The brilliance of Walking Like We Do lies in the Big Moon’s willingness to push back against all the things that made their first record so successful – razor-sharp guitar riffs, warm, humour-filled lyrics, unapologetic romanticism – without disbanding it completely. From the Wurlitzer-like flourishes of “It’s Easy Then” to the Mariachi brass of “A Hundred Ways to Land”, the result is a record just as down-to-earth and tune-driven as their first, but one that is also willing to address the anxieties and uneasiness of mid-twenties flux. 

“I knew I wanted to write a record that was different from our first one, in a rebelling against your parents kind of way,” says Jackson. “Once we realised we could do anything, that we could be as bold as we wanted, any pressure went away. I realised I didn’t have to write songs that were just for guitars. We could write any kind of song on any instrument and because we’re singing it, it will still be our song, it will always sound like a Big Moon song.”

The first track Jackson finished was “Holy Roller” – a burgeoning song with a cinematic feel, enticing in spite of its plodding tempo. Its finishing touch is the chorus’s subtly enchanting counter-melody, played by Jackson on the flute she previously hadn’t touched since she was 12. It was, Jackson says, “the first song that sounded a bit different, and felt freer”.

“It’s funny that you talk about it in this passive way,” Archer points out, “like this song just popped up that had flute in, rather than: ‘I wrote a song and I played the flute on it.’ You worked really hard and it’s a great song.”

Archer encourages her bandmates to take full credit for their work, and is keen to draw attention to the challenges of the recording studio. “You hear people say in interviews, ‘Everyone told me not to do that, but I went with my gut’. But everything is always told to you from the point after it happened; the story is told at a point of success,” she says. “When you’re in the studio, you’re like: ‘My gut is telling me a lot of different things – or my gut is saying this but I’m hungry, so maybe it’s not the smartest thing to listen to right now.’ We learnt to allow space for things to happen, but also to be dogged about it.”

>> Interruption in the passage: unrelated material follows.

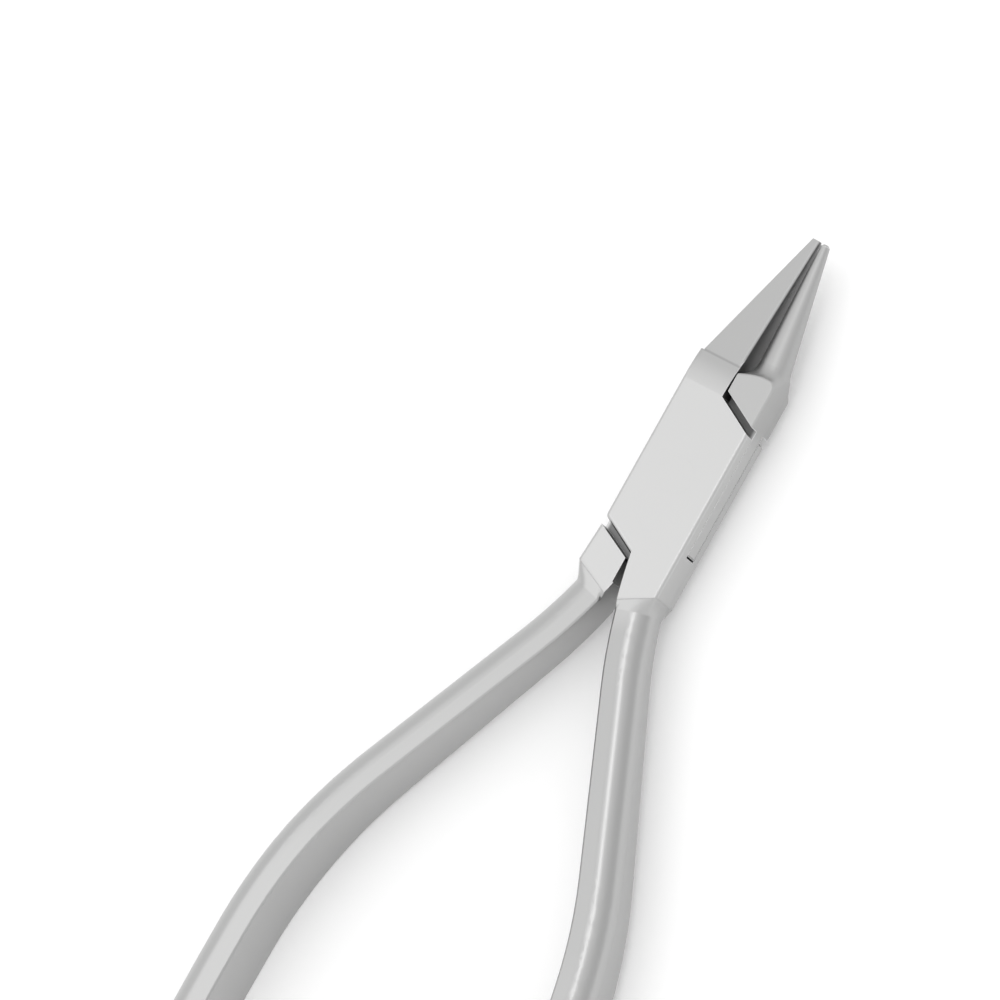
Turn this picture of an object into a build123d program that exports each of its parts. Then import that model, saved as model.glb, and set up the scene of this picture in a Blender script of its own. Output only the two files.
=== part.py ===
from build123d import *
from math import atan2, cos, degrees, radians, sin
import os

os.makedirs("parts", exist_ok=True)

# Orthodontic wire-bending pliers, closed, lying flat. The pivot's axis is the Z axis, the box's
# back face is z = 0 and the beaks point along +Y. All sizes are in millimetres.

# The box of the joint
box_width = 9.8
box_thick = 6.0
box_top = 13.4         # pivot to the root of the square beak
notch_corner = 9.7     # pivot to the corner of each V cut
notch_side = 7.2       # pivot to where each V cut runs out at the box's side
notch_shift = 0.2      # the upper corner lies this far right of the centre line, the lower one left
cheek = 1.8            # each of the two walls that hold the tongue
heel_side = 12.6       # pivot to the end of the ground flat faces, at the outer side
heel_inner = 5.1       # how far those faces follow each handle's inner edge
heel_swell = 0.3       # how much wider the tongue half's lower block is at its end
corner_round = 0.6     # rounded corners of the box and the tongue, in plan
side_round = 0.45      # the box's long outer edges
edge_round = 0.25      # the edges of the square beak and of the shoulder under the round one

# Clearances in the joint
tongue_play = 0.05     # between the tongue and each cheek
end_play = 0.22        # between the tongue's slanted ends and the slot's
pin_play = 0.03        # between the pin and the tongue's bore, on the radius
wall_gap = 0.28        # between the halves at their straight walls
slant_gap = 0.86       # between each shoulder and the box's slanted walls

# The square beak
beak_tip = 29.5        # pivot to the tips
root_step = 0.4        # step in from the box's side
root_sink = 0.45       # step in from each flat face
roll_length = 3.6      # how far the flat faces roll off before the beak's root
tip_width = 0.96
beak_lean = 0.15       # how far the working face leans towards the round beak at the tip
tip_thick = 0.9

# The round beak
cone_tip_radius = 0.5
cone_root_radius = 1.81
cone_root = 15.2       # pivot to where the cone meets its flare
cone_tip_gap = 0.15    # between the beaks' tips
cone_root_gap = 0.8    # between the beaks at the cone's root
flare_radius = 2.2
shelf_fall = 24        # degrees, how far the shelf outside the flare falls away
shelf_round = 0.9      # rounded corner between the shelf and the shoulder's side
cone_tip_ease = 0.25   # the cone's blunted tip

# The pin
pin_radius = 1.6
pin_head_radius = 2.0  # peened into the cheeks and ground flush
pin_head_depth = 0.5

# The handles
neck_angle = 10.5      # degrees from the pliers' axis where a handle leaves the box
spread_angle = 24.6    # degrees at the widest slope
neck_radius = 60
run_length = 21
bow_radius = 56
bow_end_angle = 2
grip_radius = 400
handle_end = 95.4      # pivot to the handles' ends
tongue_swing = 1       # degrees, how far the tongue half's handle is set in from a mirror image
handle_depth = 4.2     # from the flat inner face to the back
ground_step = 0.05     # how far the ground block stands out all round where the waist begins
waist_length = 1.0     # from the ground faces' end to the handle's own section
waist_height = 5.7     # across the flat inner face there
grip_height = 9.4      # across the same face at the grip
grip_start = 54        # pivot to where the full height is reached
taper_round = 150      # blends the taper into the grip
back_round = 2.6       # the handle's rounded back edges
inner_ease = 0.2       # the broken edges of the flat inner face

near = 0.01            # how closely an edge lies where it is looked for

half_width = box_width / 2
mid_z = box_thick / 2
wall_slope = (notch_corner - notch_side) / (half_width - notch_shift)
end_slope = (notch_corner - notch_side) / (half_width + notch_shift)
# The shoulders stand clear of the slanted walls, measured square to them, by this much along Y
relief = slant_gap * (1 + wall_slope**2) ** 0.5

# The upper stretch of the box half's handle, along its inner edge from the crotch
neck = JernArc(
    start=(-notch_shift, -notch_corner),
    tangent=(sin(radians(neck_angle)), -cos(radians(neck_angle))),
    radius=neck_radius,
    arc_size=spread_angle - neck_angle,
)


def on_side(side, v):
    """A point or direction of the box half's handle, kept for the side 1, mirrored for the side -1."""
    if side == 1:
        return v
    return Vector(-v.X, v.Y).rotate(Axis.Z, tongue_swing)


def neck_edge(side, first, last):
    """The neck's inner edge between two distances from the crotch, on the side 1 or -1."""
    spot = on_side(side, neck @ (first / neck.length))
    ahead = on_side(side, neck % (first / neck.length))
    return JernArc(spot, ahead, neck_radius, side * degrees((last - first) / neck_radius))


def long_edges(half):
    """The straight edges between a half's flat faces and its outer sides."""
    outer = half.edges().filter_by(GeomType.LINE)
    return outer.filter_by(
        lambda e: abs(abs(e.center().X) - half_width) < heel_swell
        and abs(abs(e.center().Z - mid_z) - mid_z) < near
    )


def runs_along(edge):
    """Whether an edge of a handle's wall runs along the handle or round its end."""
    return abs((edge % 0.5).Z) < 0.5 or edge.geom_type != GeomType.LINE


def handle(side, heel_corner):
    """A handle on the side 1 or -1, from the end of the ground faces, whose outer corner is given."""
    with BuildPart() as bar:
        # In plan, a bar of even depth that follows its inner edge
        with BuildSketch():
            with BuildLine():
                upper = neck_edge(side, heel_inner + waist_length, neck.length)
                run = Line(upper @ 1, upper @ 1 + (upper % 1) * run_length)
                bow = JernArc(run @ 1, run % 1, bow_radius, side * (bow_end_angle - spread_angle))
                grip_length = handle_end + (bow @ 1).Y + handle_depth
                JernArc(bow @ 1, bow % 1, grip_radius, -side * degrees(grip_length / grip_radius))
                offset(amount=handle_depth, side=Side.LEFT if side == 1 else Side.RIGHT)
            make_face()
        extrude(amount=box_thick + grip_height, both=True)
        # From the side, it grows straight from the waist to the grip and ends in a full round
        waist_y = (upper @ 0).Y
        growth = (grip_height - waist_height) / 2 / (grip_start + waist_y)
        with BuildSketch(Plane(origin=(0, 0, mid_z), x_dir=(0, 1, 0), z_dir=(1, 0, 0))):
            with BuildLine():
                top = Polyline(
                    (0, waist_height / 2 + growth * waist_y),
                    (-grip_start, grip_height / 2),
                    (grip_height / 2 - handle_end, grip_height / 2),
                )
                end = RadiusArc(top @ 1, (-handle_end, 0), -grip_height / 2)
                Polyline(end @ 1, (0, 0), top @ 0)
            profile = make_face()
            bend = profile.vertices().sort_by_distance((-grip_start, grip_height / 2))[0]
            fillet(bend, taper_round)
            mirror(about=Plane.XZ)
        extrude(amount=handle_end, both=True, mode=Mode.INTERSECT)
        back = bar.faces().filter_by(lambda f: side * f.normal_at().X > 0.5)
        fillet(back.edges().filter_by(runs_along), back_round)
        inside = bar.faces().filter_by(lambda f: side * f.normal_at().X < -0.5)
        chamfer(inside.edges().filter_by(runs_along), inner_ease)
        # The waist, where the ground block's square section turns into the handle's round one
        add(bar.faces().sort_by(Axis.Y)[-1])
        inner_corner = on_side(side, neck @ (heel_inner / neck.length))
        across = Vector(*heel_corner) - inner_corner
        heel = Plane(
            origin=(inner_corner.X, inner_corner.Y, mid_z),
            x_dir=across,
            z_dir=(side * across.Y, -side * across.X, 0),
        )
        with BuildSketch(heel) as square:
            Rectangle(
                across.length - ground_step,
                box_thick - 2 * ground_step,
                align=(Align.MIN, Align.CENTER),
            )
            corners = square.vertices().group_by(Axis.X)
            fillet(corners[-1], side_round)
            chamfer(corners[0], ground_step)
        loft()
    return bar.part


tip_x = notch_shift + beak_lean
straight_x = notch_shift + wall_gap
lowest_y = -heel_side - heel_inner
box_corner = (half_width, -heel_side)
shoulder_corner = (-half_width - heel_swell, -heel_side)

# The pin is driven in, peened into the countersunk cheeks and ground flush with the box's faces
with BuildPart() as pivot_pin:
    with BuildSketch(Plane.XZ):
        with BuildLine():
            Polyline(
                (0, 0),
                (pin_head_radius, 0),
                (pin_radius, pin_head_depth),
                (pin_radius, box_thick - pin_head_depth),
                (pin_head_radius, box_thick),
                (0, box_thick),
                close=True,
            )
        make_face()
    revolve(axis=Axis.Z)
pivot_pin.part.label = "pivot_pin"
export_step(pivot_pin.part, "parts/pivot_pin.step")

# The box half: the square beak, the box with its slot, and the right-hand handle
with BuildPart() as box_half:
    with BuildSketch():
        with BuildLine():
            crotch = neck_edge(1, 0, heel_inner)
            Polyline(
                crotch @ 0,
                (-half_width, -notch_side),
                (-half_width, box_top),
                (root_step - half_width, box_top),
                (tip_x - tip_width, beak_tip),
                (tip_x, beak_tip),
                (notch_shift, notch_corner),
                (half_width, notch_side),
                box_corner,
                crotch @ 1,
            )
        plan = make_face()
        fillet(plan.vertices().sort_by_distance((-half_width, -notch_side))[0], corner_round)
    extrude(amount=box_thick)
    # From the side, the flat faces roll off towards the beak, which tapers to its tip
    with BuildSketch(Plane.YZ):
        with BuildLine():
            roll = TangentArc(
                (box_top - roll_length, box_thick),
                (box_top, box_thick - root_sink),
                tangent=(1, 0),
            )
            Polyline(
                roll @ 1,
                (beak_tip, mid_z + tip_thick / 2),
                (beak_tip, mid_z),
                (lowest_y, mid_z),
                (lowest_y, box_thick),
                roll @ 0,
            )
        make_face()
        mirror(about=Plane.XZ.offset(-mid_z))
    extrude(amount=box_width, both=True, mode=Mode.INTERSECT)
    beak_edges = box_half.edges().filter_by(
        lambda e: e.center().Y > box_top and e.length > (beak_tip - box_top) / 2
    )
    fillet(beak_edges, edge_round)
    fillet(long_edges(box_half), side_round)
    add(handle(1, box_corner))
    # The slot for the tongue, open at the upper right and the lower left
    slot_walls = [
        (-box_width, notch_side - end_slope * half_width),
        (notch_shift, notch_corner),
        (box_width, notch_corner),
    ]
    with BuildSketch(Plane.XY.offset(cheek)):
        with BuildLine():
            Polyline(*slot_walls, *[(-x, -y) for x, y in slot_walls], close=True)
        make_face()
    extrude(amount=box_thick - 2 * cheek, mode=Mode.SUBTRACT)
    add(pivot_pin.part, mode=Mode.SUBTRACT)
box_half.part.label = "box_half"
export_step(box_half.part, "parts/box_half.step")

# The tongue half: the round beak on its shoulder, the tongue, and the left-hand handle
root_centre = Vector(notch_shift + cone_root_gap + cone_root_radius, cone_root, mid_z)
tip_centre = Vector(tip_x + cone_tip_gap + cone_tip_radius, beak_tip, mid_z)
cone_length = (tip_centre - root_centre).length
cone_way = (tip_centre - root_centre).normalized()
cone_half_angle = degrees(atan2(cone_root_radius - cone_tip_radius, cone_length))
with BuildPart() as tongue_half:
    # A block as thick and as wide as the box, clear of the V cut
    with BuildSketch():
        with BuildLine():
            Polyline(
                (straight_x, notch_corner - wall_slope * wall_gap + relief),
                (straight_x, beak_tip),
                (half_width, beak_tip),
                (half_width, notch_side + relief),
                close=True,
            )
        make_face()
    extrude(amount=box_thick)
    # Turned about the cone's own axis: the cone, its flare and the shelf outside the flare
    with BuildSketch(Plane(origin=root_centre, x_dir=(cone_way.Y, -cone_way.X, 0), z_dir=(0, 0, 1))):
        with BuildLine():
            side = Line((cone_tip_radius, cone_length), (cone_root_radius, 0))
            flare = JernArc(side @ 1, side % 1, flare_radius, 90 - cone_half_angle - shelf_fall)
            shelf = Line(flare @ 1, flare @ 1 + (flare % 1) * box_width)
            Polyline(
                shelf @ 1,
                ((shelf @ 1).X, -cone_root),
                (0, -cone_root),
                (0, cone_length),
                (cone_tip_radius, cone_length),
            )
        turned = make_face()
        tip_corner = turned.vertices().sort_by_distance((cone_tip_radius, cone_length))[0]
        chamfer(tip_corner, cone_tip_ease)
    revolve(axis=Axis(root_centre, cone_way), mode=Mode.INTERSECT)
    side_face = tongue_half.faces().sort_by(Axis.X)[-1]
    fillet(side_face.edges().sort_by(Axis.Y)[-1], shelf_round)
    fillet(long_edges(tongue_half), edge_round)
    # The lower shoulder, below the box
    with BuildSketch():
        with BuildLine():
            inner = neck_edge(-1, relief, heel_inner)
            Polyline(
                inner @ 0,
                (-half_width, -notch_side - relief),
                shoulder_corner,
                inner @ 1,
            )
        make_face()
    extrude(amount=box_thick)
    fillet(long_edges(tongue_half), side_round)
    add(handle(-1, shoulder_corner))
    # Cut back from the box half's neck
    with BuildSketch():
        with Locations((-straight_x, -notch_corner)):
            Rectangle(half_width, 2 * relief + heel_inner, align=(Align.MIN, Align.CENTER))
    extrude(amount=box_thick, mode=Mode.SUBTRACT)
    # The tongue, the same seen from either end of the slot
    end_y = notch_side - end_play * (1 + end_slope**2) ** 0.5
    upper = [
        (-half_width, end_y),
        (straight_x, end_y + end_slope * (straight_x + half_width)),
        (straight_x, notch_corner + 2 * relief),
        (half_width, notch_corner + 2 * relief),
    ]
    with BuildSketch(Plane.XY.offset(cheek + tongue_play)):
        with BuildLine():
            Polyline(*upper, *[(-x, -y) for x, y in upper], close=True)
        plan = make_face()
        for x, y in (upper[0], (half_width, -end_y)):
            fillet(plan.vertices().sort_by_distance((x, y))[0], corner_round)
    extrude(amount=box_thick - 2 * (cheek + tongue_play))
    Hole(pin_radius + pin_play)
tongue_half.part.label = "tongue_half"
export_step(tongue_half.part, "parts/tongue_half.step")
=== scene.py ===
import bpy
from math import pi
from mathutils import Matrix, Vector


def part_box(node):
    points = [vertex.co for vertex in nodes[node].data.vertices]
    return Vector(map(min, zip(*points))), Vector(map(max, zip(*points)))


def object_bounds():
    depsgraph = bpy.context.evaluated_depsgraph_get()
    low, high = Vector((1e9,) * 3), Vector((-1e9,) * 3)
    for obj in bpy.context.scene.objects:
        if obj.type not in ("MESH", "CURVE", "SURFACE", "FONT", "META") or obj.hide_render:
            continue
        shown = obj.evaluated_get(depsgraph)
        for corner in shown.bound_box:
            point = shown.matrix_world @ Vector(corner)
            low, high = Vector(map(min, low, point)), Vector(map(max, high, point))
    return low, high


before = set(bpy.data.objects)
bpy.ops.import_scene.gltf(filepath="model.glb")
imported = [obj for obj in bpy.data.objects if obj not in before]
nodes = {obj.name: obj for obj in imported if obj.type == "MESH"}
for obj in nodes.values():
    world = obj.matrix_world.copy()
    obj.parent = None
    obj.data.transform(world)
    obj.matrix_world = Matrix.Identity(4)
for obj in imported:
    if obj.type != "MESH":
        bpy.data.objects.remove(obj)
cad_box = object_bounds()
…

You can hear this determination on Walking Like We Do, but the Big Moon’s tenacity and honesty doesn’t come at the expense of dance-floor fun. As Nathan puts it: “Jules loves a pay-off.”

“I realised that,” nods Jackson. “There’s one song called ‘Waves’ which I set out to make super minimal, just loads of singing and piano. And then at the end it just goes: ta-dah! I can’t help it.

“It’s about finding the thing that gives you the most feelings. There’s so much emotion to be had. Let’s have it! You don’t want music to be cold. Music should be generous. When a song gives you another chorus, you’re like, thank you! You wanna give everyone everything. There’s no point withholding.”